I made new friends in Zeezicht - although I found that hard because I was so much "different" than some of the other boys there. I didn't smoke, I wasn't naughty, and I was in some cases seen as a bit of a freak. "Freak of nature" is what I was referred to by my schoolmates. I didn't win any popularity contests by having a serious bed-wetting problem either. But I survived. Despite being picked on by some of the boys, I never truly got beaten up. I've never had a black eye, and the most I've ever done is play fight with Barry (one of my closest friends in St Johns). I had many brothers - some were nice and some were nasty, but you get that in normal families too.

Being a hostel boy had advantages. Nobody OUTSIDE of St Johns Hostel would ever dare boss me around, because they knew I was a hostel boy. We were like a gang - you mess with a hostel boy and you'd be in trouble! Bully a hostel boy and 5 will come and pay you a visit. Have friends? Didn't matter, I had 31 brothers, and another 32 on call. We stood united - we were family.

1982 was a truly interesting year for St Johns. Some people had come in to try to make a change with the way that things were being run, and I remember Auntie Ursh and Uncle Vic calling us in to their home because they had to tell us that they were asked to leave St Johns. Mr and Mrs Smith were also asked to leave, and the boys were not happy. Somebody was trying to break up our family, and the boys made their voices heard. The next day saw newspaper clippings of boys rioting and breaking windows (which, was actually true), and it took a few months for the dust to settle, and the people who made their bad decisions forced to reverse it. Luckily for Zeezicht, Aunty Ursh was still available to come back, but unfortunately for Bergzicht, Mr and Mrs Smith had already moved on. They got new houseparents though, and the assistant carer, Meryl Fleischer, was still there. She'd be there until the day the hostel closed.

St Johns gave me a lot more opportunities I would not have had at my own home, due to financial difficulties. There, I learned to play the Piano, and after I got introduced to the Apple II computer that was kindly donated by some people - my whole life changed for I had found my true calling. I had turned from freak into geek, or "fundi" as some people called me - and rightfully so. I wouldn't say that St Johns responsible for me choosing a career in computers. I believe that people find their true calling one way or another. The fact that St Johns helped me find my true calling so early on in my life is however a very valid point, because I was writing computer programs when I was just 11 years old.

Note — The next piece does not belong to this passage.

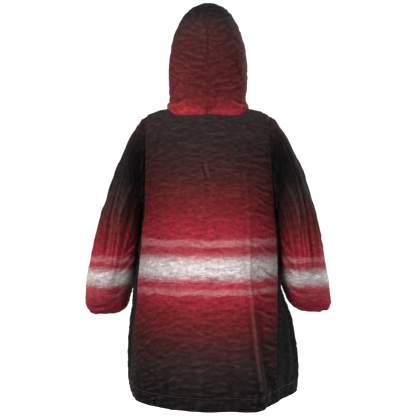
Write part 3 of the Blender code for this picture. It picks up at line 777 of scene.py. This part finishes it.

I remember getting a book in Apple Basic, and writing my own little applications. I remember having to compete for computer time against Eric Stromsoe and Colin Brooks. Time fixed that problem, because when they left St Johns, I had no more competition.

There I stayed - from a 9 year old in 1982 until I turned 18 in 1991. While I was "legal" age and no longer required to stay at St Johns Hostel, the standard practice at the time was to allow the boys to finish their schooling, so this is what I did. Unfortunately, the hostel had grown so small (in numbers) by this stage, it was decided that the hostel would close down. It did this, halfway into the year of 1991, leaving a handful of boys needing to take refuge elsewhere. Kevin Lind and myself were given grants to go and stay with Michael Bryan and his wife Wil in their home in Tamboerskloof, and Tino went to stay with Meryl, who was the last carer looking after us.

And thus ended St Johns Hostel's legacy. I legacy I am very proud to have been part of. Auntie Ursh and Uncle Vic have a place in my heart, and will have until the day I die. I have fond memories of Hugh Waterson, David Harrison and Brent Hicks. I still remember Mr Du Toit well, and of course my roommates and closest friends at St Johns.

I hope your memories of Sinjins is as fond as mine.